Ein kritischer Punkt der ersten Bilanz ist, daß viele Fachbereiche die Anfertigung der Lehrberichte als schwierige Aufgabe ansehen, zumal nicht immer alle erforderlichen Daten zur Verfügung stehen (beschönigt aber haben nur wenige die Situation vor Ort). Auch wird hier und da gefordert, die Hochschullehrer noch stärker einzubeziehen. Außerdem ist nicht allen Beteiligten klar, ob der Lehrbericht eher als internes Steuerungsinstrument oder zur Selbstdarstellung vor der Öffentlichkeit dienen solle.

Im allgemeinen ist man indes mit der internen Qualitätssicherung zufrieden. Ähnliches gilt im großen und ganzen für die externe Evaluation durch die Expertenkommissionen, auch wenn deren Empfehlungen nicht sämtlich problemlos umzusetzen sind und manche nicht akzeptiert werden. Deshalb sprachen sich die Hochschulen nachdrücklich dafür aus, weiterhin regelmäßig und systematisch über Organisation und Effizienz der angebotenen Lehre nachzudenken.

In der ersten Evaluationsrunde hatten 28 Kommissionen mit 242 Sachverständigen 328 Studiengänge untersucht.

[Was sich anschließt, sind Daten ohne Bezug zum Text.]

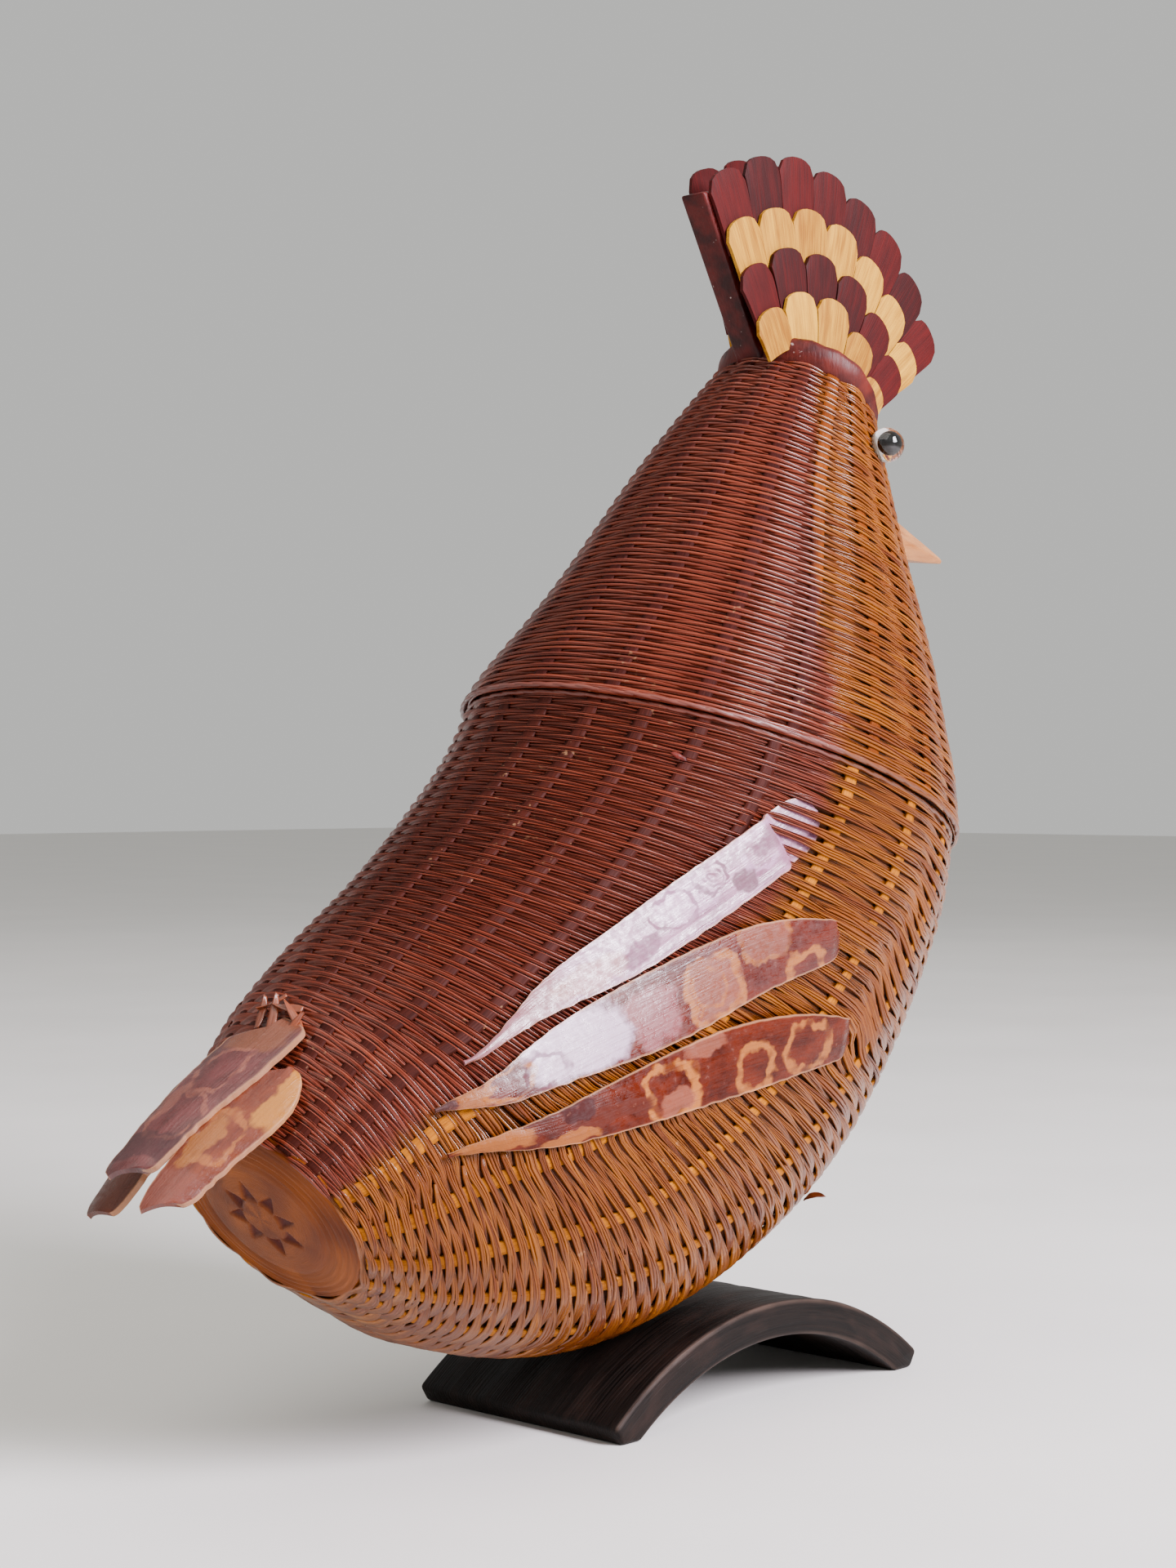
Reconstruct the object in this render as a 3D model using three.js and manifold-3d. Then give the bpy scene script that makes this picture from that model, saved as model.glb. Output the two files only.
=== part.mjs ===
// A lidded bird box woven from rattan: a pheasant with a bamboo crest, wings and tail on a bamboo arch.
// Millimetres, +X where the beak points, +Y the bird's left, +Z up.
// Heights are measured from the table. The whole bird is centred over the origin at the end.
import * as THREE from 'three';
import { mergeVertices } from 'three/addons/utils/BufferGeometryUtils.js';
import Module from 'manifold-3d';

const wasm = await Module();
wasm.setup();

// Fits
const GLUE_GAP = 0.35;        // between pieces that are glued or rest on each other
const LID_CLEARANCE = 0.5;    // between the collar and the inside of the lid
const SOCKET_CLEARANCE = 0.3; // around what is let into the head

// The woven form, as sections across a bent spine.
// x and z are the section's centre and lean is how far its face points above +X, in degrees.
// deep is half its size from back to belly, wide is half its size from side to side.
const SECTIONS = [
  { name: 'rump', x: -79, z: 38, lean: 35, deep: 16.5, wide: 17.5 },
  { name: 'tail root', x: -65.3, z: 40.1, lean: 28, deep: 28.2, wide: 26 },
  { name: 'hip', x: -43.6, z: 41.7, lean: 44, deep: 40.9, wide: 33.5 },
  { name: 'belly', x: -13.6, z: 57.3, lean: 62, deep: 51.8, wide: 34 },
  { name: 'breast', x: 9.5, z: 84, lean: 70.5, deep: 49, wide: 36.5 },
  { name: 'shoulder', x: 17.5, z: 103, lean: 72.5, deep: 44, wide: 36 },
  { name: 'neck', x: 24.9, z: 121, lean: 70.5, deep: 35.6, wide: 30 },
  { name: 'cheek', x: 30, z: 141.5, lean: 69, deep: 25, wide: 22.5 },
  { name: 'crown', x: 37, z: 161.5, lean: 61, deep: 14, wide: 15 },
];
const CROWN = SECTIONS.length - 1;    // places along the spine are counted in sections
const SEAM = 4.69;  // where the lid parts from the body
const AROUND = 32;  // sides of a section
const NEXT_RING = 0.2;        // from a rim's ring to the next ring of the wall
const NEXT_IN_COLLAR = 0.15;  // the same inside the body, below the collar
const NEXT_IN_LID = 0.25;     // the same on the lid, below its crown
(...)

Nach der aktuellen Planung der VSNU werden in der zweiten Runde 63 Kommissionen mit 256 Sachverständigen insgesamt 427 Studiengänge überprüfen. Das kostet auch etwas mehr: Wurden von 1988 bis 1993 5,7 Millionen Gulden (rund 5,1 Millionen Mark) ausgegeben, veranschlagt die VSNU für das neue sechsjährige Programm 6,8 Millionen Gulden (6,1 Millionen Mark). Aber dieser Aufwand für die Verbesserung der Hochschullehre wird in den Niederlanden von der Regierung und den ebenfalls unter Haushaltskürzungen leidenden Universitäten durchaus als gut angelegtes Geld betrachtet.